Propagation of chaos for mean field rough differential equations

Abstract

We address propagation of chaos for large systems of rough differential equations associated with random rough differential equations of mean field type

$$\mathit{d}{\mathit{X}}_{\mathit{t}}=\text{V}({\mathit{X}}_{\mathit{t}},\mathcal{L}({\mathit{X}}_{\mathit{t}}))\mathit{d}\mathit{t}+\text{F}({\mathit{X}}_{\mathit{t}},\mathcal{L}({\mathit{X}}_{\mathit{t}}))\mathit{d}{\mathit{W}}_{\mathit{t}},$$

where W is a random rough path and $\mathcal{L}({\mathit{X}}_{\mathit{t}})$ is the law of ${\mathit{X}}_{\mathit{t}}$. We prove propagation of chaos, and provide also an explicit optimal convergence rate.

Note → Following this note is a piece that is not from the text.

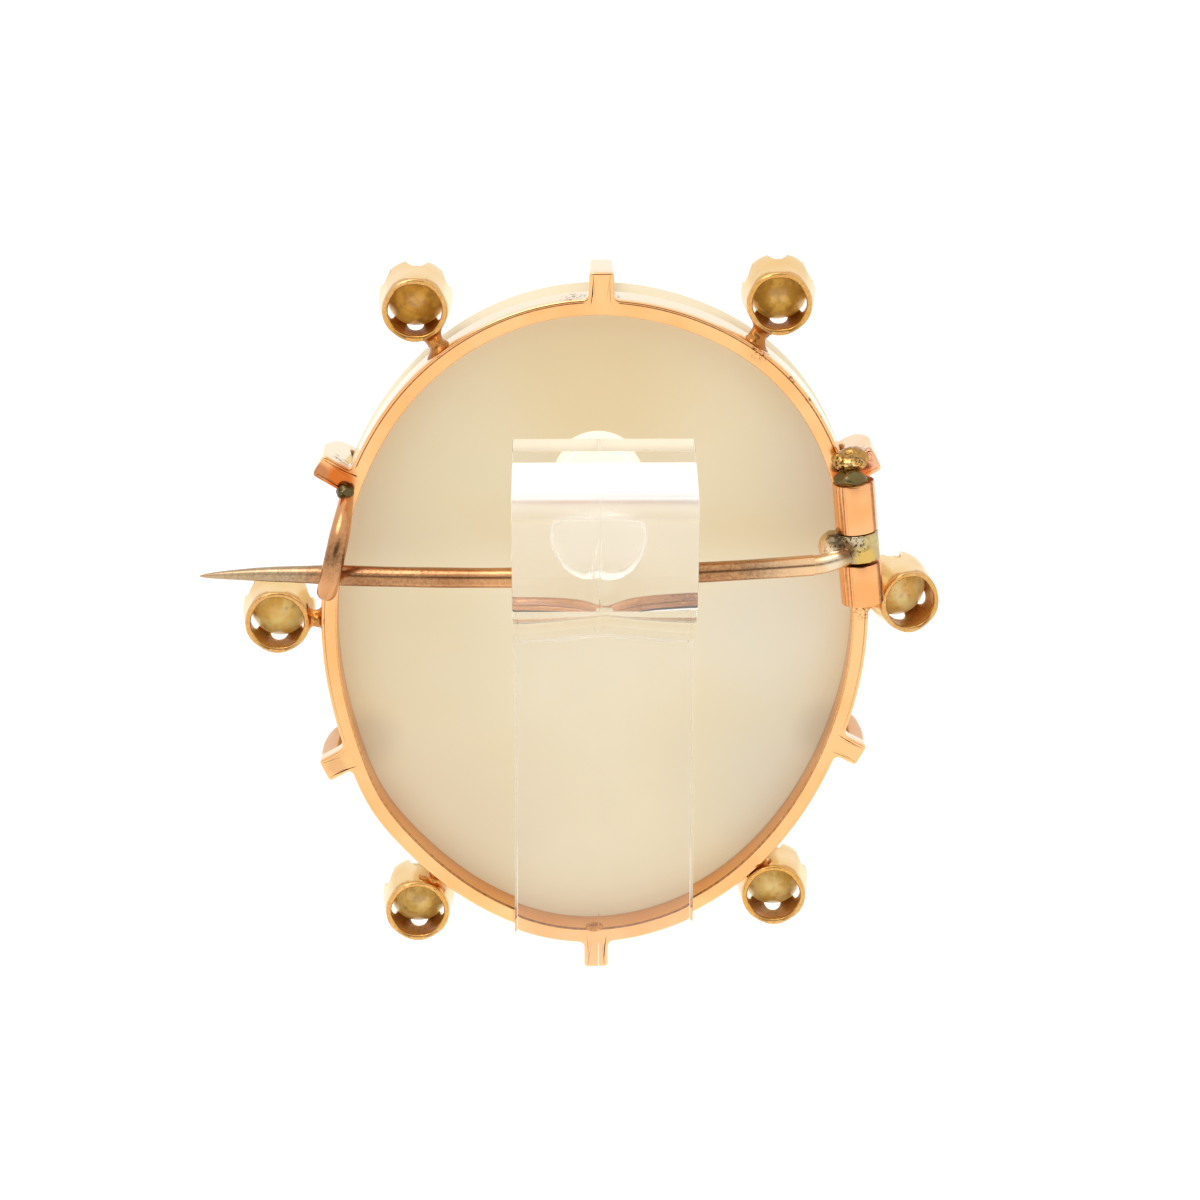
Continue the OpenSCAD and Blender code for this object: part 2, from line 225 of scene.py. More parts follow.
# %% A recipe for worn gold
def worn_gold(name, bright, deep, film, film_share=0.25, rough=0.16, scratch=0.5,
              dirt_and_shade_at=(), stains_and_painted_light_at=(), grain=(9.0, 3.0, 1.2), dirt_and_shade=None, speckled=0.3, sheen_tone=None):
    """Grain says how close the scratches lie along each axis, and speckled is the share of the
    film in small spots. The two lists of spots have rows of a place and its reach, and the
    stains also a colour: real stains, painted highlights and painted reflections. The dark
    spots are dirt, and painted shade round the hinge's lump. A mesh carries one number at
    each point for old dirt and painted shade. From 0 to 1 the metal takes the dirt colour
    given, towards 2 it is near black, and below 0 it is as pale as the pale tone given, a
    painted highlight."""
    gold = Finish(name)
    clouds = gold.noise(0.55, 5.0, 0.6)
    specks = gold.noise(5.5, 4.0, 0.7)
    dulled = gold.band(clouds * (1 - speckled) + specks * speckled, 0.66 - 0.3 * film_share, 0.8)
    tone = gold.mixed(gold.band(gold.noise(0.25, 2.0), 0.35, 0.65), bright, deep)
    tone = gold.mixed(dulled * 0.6, tone, film)
    mark = gold.mark()
    # Below 0 the mark paints the metal paler, a painted highlight.
    if sheen_tone is not None:
        tone = gold.mixed(gold.band(mark, 0.0, -1.0), tone, sheen_tone)
    for spot, reach, stain in stains_and_painted_light_at:
        tone = gold.mixed(gold.near(spot, 0.45 * reach, reach) * 0.9, tone, stain)
    # Above 0 the mark is old dirt and painted shade.
    dirt_and_shade_share = gold.maths("MAXIMUM", mark, 0.0) * (0.75 + gold.band(specks, 0.4, 0.65) * 0.25)
    for spot, reach in dirt_and_shade_at:
        spotted = gold.near(spot, 0.3 * reach, reach) * gold.band(specks, 0.5, 0.58) * 0.85
        dirt_and_shade_share = dirt_and_shade_share + spotted
    brown = dirt_and_shade or gold.mixed(0.75, film, (58, 34, 18))
    tone = gold.mixed(gold.band(dirt_and_shade_share, 0.0, 1.0), tone, brown)
    tone = gold.mixed(gold.band(dirt_and_shade_share, 1.0, 2.0), tone, (64, 38, 18))
    lines = gold.noise(1.0, 3.0, 0.7, gold.stretched(*grain))
    pits = gold.band(specks, 0.62, 0.75)
    normal = gold.bump(lines * scratch + pits * -0.5, 0.01, 0.4)
    normal = gold.bump(gold.noise(0.45, 1.0), 0.06, 0.25, normal)
    return gold.surface(
        Base_Color=tone,
        Metallic=1.0,
        Roughness=rough + dulled * 0.2 + gold.band(lines, 0.5, 0.8) * 0.06 + dirt_and_shade_share * 0.1,
        Normal=normal,
    )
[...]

The analysis is based upon the tools we developed in our companion paper (Electron. J. Probab. 25 (2020) 21) for solving mean field rough differential equations and in particular upon a corresponding version of the Itô-Lyons continuity theorem. The rate of convergence is obtained by a coupling argument developed first by Sznitman for particle systems with Brownian inputs.